A very easy way to freeze and preserve berries when cooking for one personBerries are ephemeral little jewels that mark the progress of summer: strawberries at the start, blueberries in mid-summer, and cranberries at the emergence of fall. How can a single person keep them long enough to enjoy them throughout the year?

Freezing is an excellent way of preserving berries when you are cooking for one person. It requires no unusual equipment and is almost no work to get tasty results later.

There is a disagreement whether to gently wash your berries before you freeze or not. I am in favor of very gently and quickly rinsing them under cool, trickling water. I prefer to delicately rinse them and spread them out on a clean, cotton dish towel to dry. This will get rid of any surface dirt and debris, and rinsing them once frozen doesn't loosen the dirt as well. The key note is to give them a light sprinkle, not a submerged bath. You do not want your berries to absorb excess water, especially raspberries.

Equipment needed:

  • colander or sieve
  • clean, cotton dish towel
  • baking sheet
  • plastic zipper-style freezer bags labelled and dated (do not use regular storage bags or sandwich bags - they will not provide the necessary insulation) 
  • freezer

 

Ingredients needed:

  • fresh, gently rinsed berries (as much as you wish to freeze)
  • granulated white sugar (optional) (a teaspoon or two per quart of berries)

 

How you do it:

  1. Rinse the berries gently and quickly under just a trickle of water.
  2. Spread them out on a clean, cotton dish towel to dry.
  3. Once dry, place them on the baking sheet. Sprinkle with just a little sugar, if using.

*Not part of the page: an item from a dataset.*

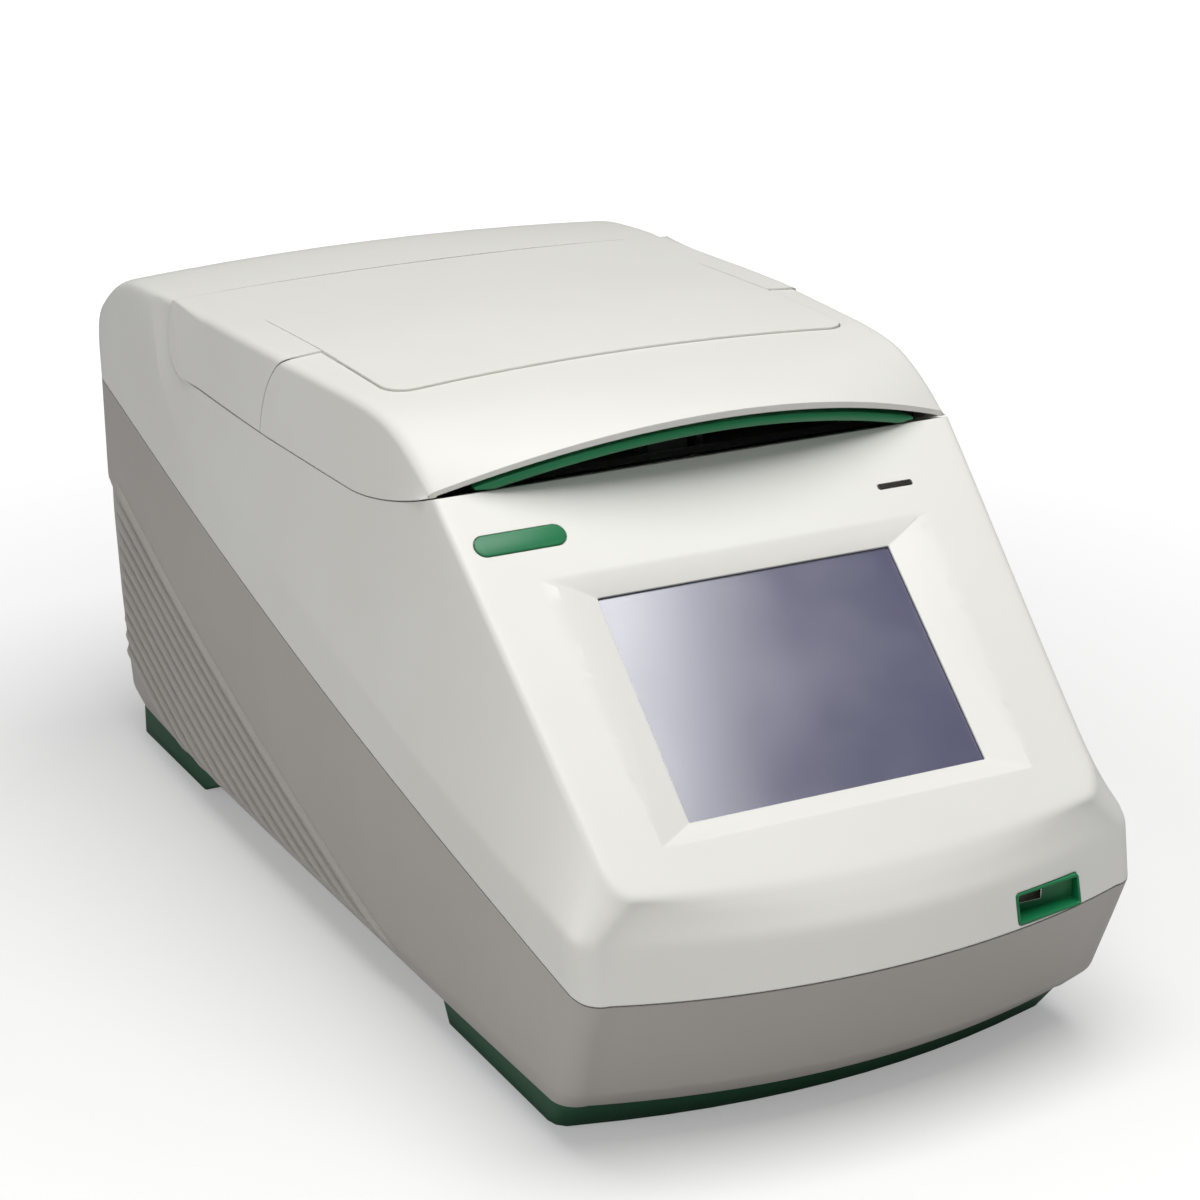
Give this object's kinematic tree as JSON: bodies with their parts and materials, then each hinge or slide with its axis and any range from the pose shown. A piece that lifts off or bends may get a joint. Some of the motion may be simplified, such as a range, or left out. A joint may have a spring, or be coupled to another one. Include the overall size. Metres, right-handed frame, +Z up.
{
  "type": "thermal cycler",
  "caption": "Bench-top 96-well thermal cycler with a hinged heated lid, green release bar, sloping touch screen, front socket and rear power inlet.",
  "frame": {"origin": "on the bench plane, below the centre of the object's bounding box", "axes": "+Z up; -Y towards the front, where the screen and the lid's lip are; +X to the right seen from the front; the length runs along Y"},
  "size_m": [0.229, 0.467, 0.2249],
  "materials": {
    "shell_white": "satin moulded",
    "shell_grey": "fine texture",
    "green_plastic": "satin moulded",
    "green_rubber": "matte",
    "black_plastic": "matte",
    "screen_glass": "polished",
    "zinc_steel": "plain zinc",
    "bright_steel": "polished",
    "aluminium": "satin machined",
    "board": "lacquered",
    "ceramic": "matte",
    "clear_plastic": "clear"
  },
  "bodies": {
    "base": {"base_screw_1": "zinc_steel", "base_screw_2": "zinc_steel", "base_screw_3": "zinc_steel", "base_screw_4": "zinc_steel", "block_collar": "black_plastic", "chassis_plate": "zinc_steel", "display_module": "zinc_steel", "fan_frame": "black_plastic", "front_foot": "green_rubber", "heat_pump_left": "ceramic", "heat_pump_right": "ceramic", "heat_sink": "aluminium", "hinge_bracket_left": "zinc_steel", "hinge_bracket_right": "zinc_steel", "hinge_pin_left": "bright_steel", "hinge_pin_right": "bright_steel", "inlet_blade_1": "bright_steel", "inlet_blade_2": "bright_steel", "inlet_blade_3": "bright_steel", "latch_catch": "zinc_steel", "lower_shell": "shell_grey", "main_board": "board", "name_badge": "green_plastic", "power_inlet": "black_plastic", "power_supply": "zinc_steel", "rear_foot_left": "green_rubber", "rear_foot_right": "green_rubber", "rear_panel": "zinc_steel", "rear_screw_1": "zinc_steel", "rear_screw_2": "zinc_steel", "rear_screw_3": "zinc_steel", "rear_screw_4": "zinc_steel", "sample_block": "aluminium", "status_light": "clear_plastic", "switch_frame": "black_plastic", "touch_glass": "screen_glass", "upper_shell": "shell_white", "usb_a_port": "bright_steel", "usb_b_socket": "bright_steel", "usb_liner": "green_plastic"},
    "lid": {"lid_cover": "shell_white", "lid_frame": "shell_white", "lid_tray": "black_plastic", "plate_carrier": "zinc_steel", "latch_ear_left": "zinc_steel", "latch_ear_right": "zinc_steel", "latch_pin": "bright_steel", "plate_spring_1": "zinc_steel", "plate_spring_2": "zinc_steel", "plate_spring_3": "zinc_steel", "plate_spring_4": "zinc_steel"},
    "heated_plate": {"heated_plate": "aluminium"},
    "release_bar": {"release_bar": "green_plastic"},
    "latch_hook": {"latch_hook": "zinc_steel"},
    "fan_rotor": {"fan_rotor": "black_plastic"},
    "power_switch": {"power_switch": "black_plastic"},
    "fuse_drawer": {"fuse_drawer": "black_plastic"}
  },
  "joints": [
    {"name": "lid_hinge", "type": "hinge", "parent": "base", "child": "lid", "pos_m": [0, 0.117, 0.204], "axis": [-1, 0, 0], "range_deg": [0, 60]},
    {"name": "plate_float", "type": "slide", "parent": "lid", "child": "heated_plate", "axis": [0, 0, 1], "range_m": [0, 0.003], "stiffness_N_per_m": 1500, "springref_m": -0.004, "deforming": ["plate_spring_1", "plate_spring_2", "plate_spring_3", "plate_spring_4"]},
    {"name": "release_press", "type": "slide", "parent": "lid", "child": "release_bar", "axis": [0, 1, 0], "range_m": [0, 0.005], "stiffness_N_per_m": 600, "springref_m": -0.005},
    {"name": "latch_turn", "type": "hinge", "parent": "lid", "child": "latch_hook", "pos_m": [0, -0.07, 0.207], "axis": [-1, 0, 0], "range_deg": [-12, 0]},
    {"name": "fan_spin", "type": "hinge", "parent": "base", "child": "fan_rotor", "pos_m": [0, 0.071, 0.1238], "axis": [0, 1, 0], "continuous": true},
    {"name": "switch_rock", "type": "hinge", "parent": "base", "child": "power_switch", "pos_m": [-0.066, 0.2104, 0.084], "axis": [0, 0, 1], "range_deg": [-14, 0]},
    {"name": "fuse_pull", "type": "slide", "parent": "base", "child": "fuse_drawer", "axis": [0, 1, 0], "range_m": [0, 0.014]}
  ],
  "couplings": [
    {"joint": "latch_turn", "follows": "release_press", "rad_per_m": -41}
  ]
}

Holding the edges of the baking sheet and wiggle the sheet back and forth enough to gingerly roll berries around the sheet until the sugar coats them.*
  4. Make sure as much as possible that the berries aren't touching each other. They will freeze together into one large, undesirable clump. You want them to freeze individually.
  5. Place the sheet on a level surface in your freezer.
  6. Once the berries are completely frozen, take them out, place them in labelled/dated freezer bags, and return the filled bags to the freezer. You can now use as few or as many berries as you wish later.

 

*Although not essential, using a little granulated sugar on the berries helps some with retaining the berries shape and flavor once they are removed and thawed.